Microsoft's cloud is now 5 times as large as Google's, with 17 data centers around the world, and over 600,000 servers per data center.

It's insane, and getting bigger all the time.
 
Something else worth noting...

Microsoft's cloud is now 5 times as large as Google's, with 17 data centers around the world, and over 600,000 servers per data center.

It's insane, and getting bigger all the time.

My schwartz is bigger than your schwartz.
 
Sound like Titanfall DOES NOT use the cloud for game play related things.

http://www.eurogamer.net/articles/digitalfoundry-2014-performance-analysis-titanfall-revisited

"We are trying to better distribute the particle rendering on multiple processor cores. There is potential power, just like physics calculation," Baker said. "Therefore, the frame-rate drops when tons of simulated physics objects are flying through the area and countless particles are shown.
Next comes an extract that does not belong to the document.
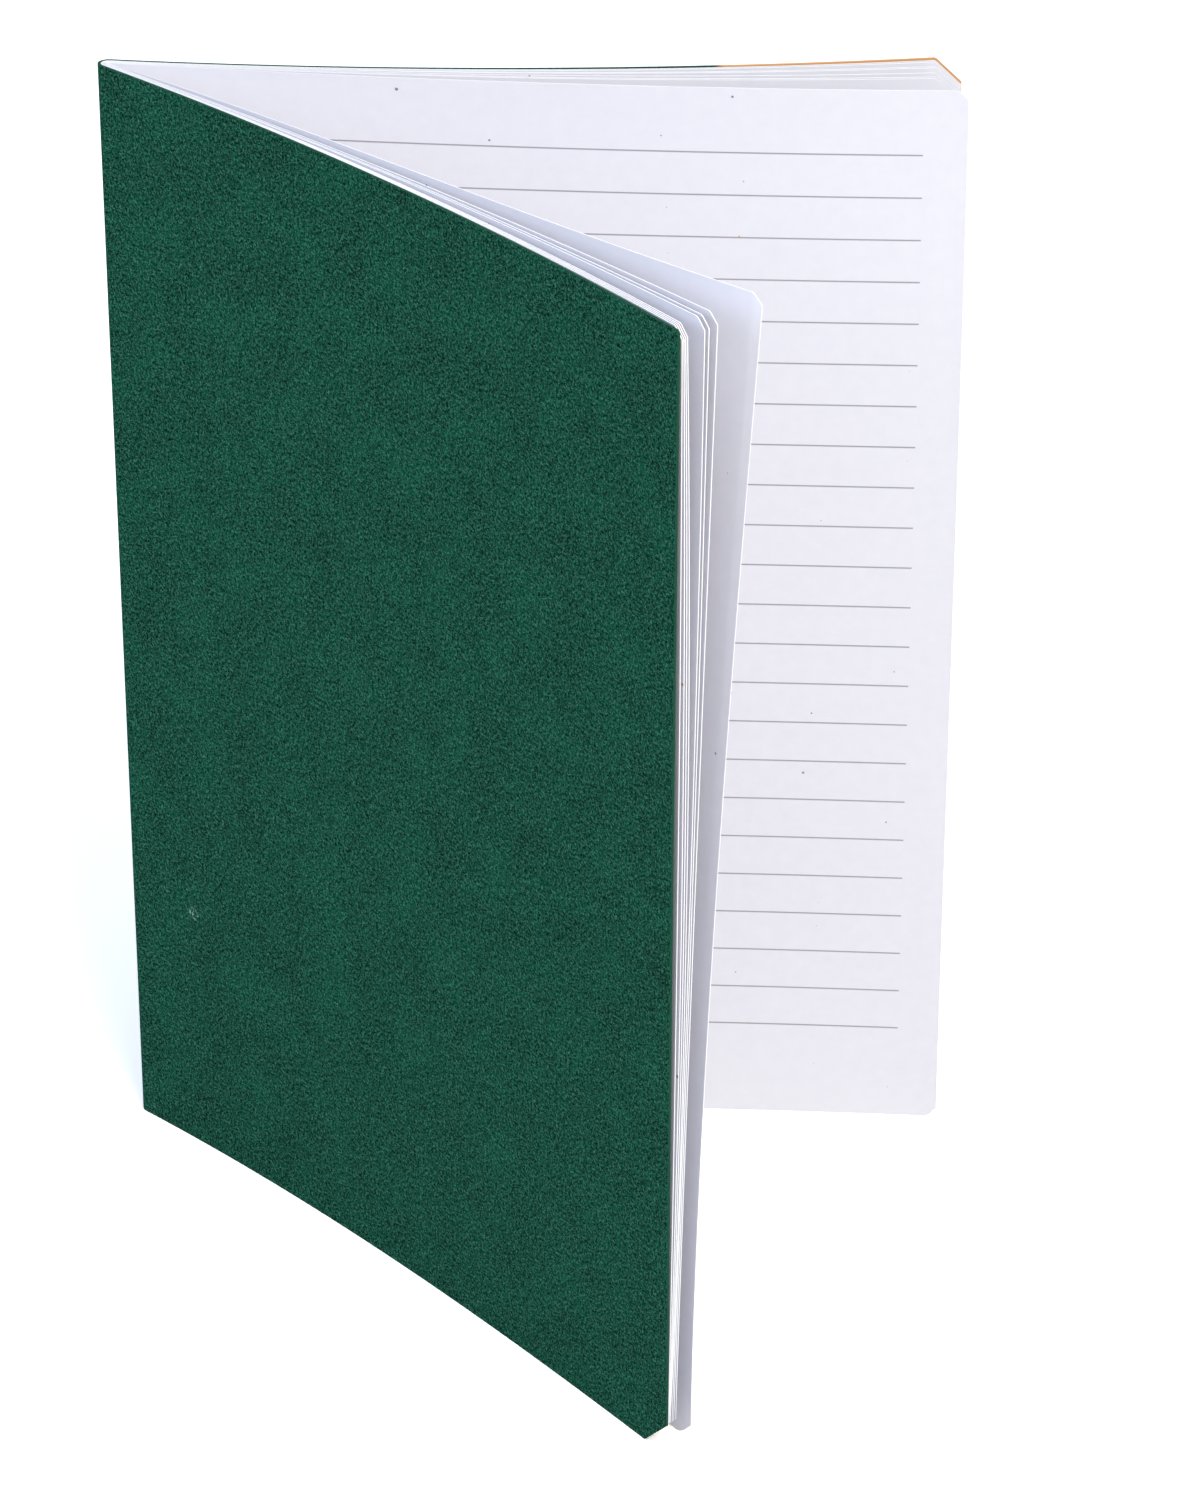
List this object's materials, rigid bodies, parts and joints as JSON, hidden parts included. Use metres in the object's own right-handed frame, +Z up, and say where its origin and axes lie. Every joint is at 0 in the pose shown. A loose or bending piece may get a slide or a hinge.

Therefore, we are also working to improve these two systems."
 
Funny enough just a year ago, at WWPC Ballmer announced they had 1m servers (which in itself was a $4.25b investment) less than Google and more than Amazon (keep in mind neither company has disclosed how many servers they have. But there are estimates out there), and now apparently according to Flynn MS magically now have 10m servers, that in the course of a year they've increased the amount of servers they have by 10x? lololol. YeaOkay.gif. Not even going to get into how inefficient that sounds.

Is mmo AI processed in the "cloud?"

Like say world of war craft or diablo etc, the ai is processed server side right and that data is streamed to the user(s) so they all see the same thing?

Yes
 
Something else worth noting...

Microsoft's cloud is now 5 times as large as Google's, with 17 data centers around the world, and over 600,000 servers per data center.

It's insane, and getting bigger all the time.

The cloud is a force to be reckoned with. If you're not excited for what the cloud can achieve you should check your pulse.
 
The grammar in this thread is making my eyes melt.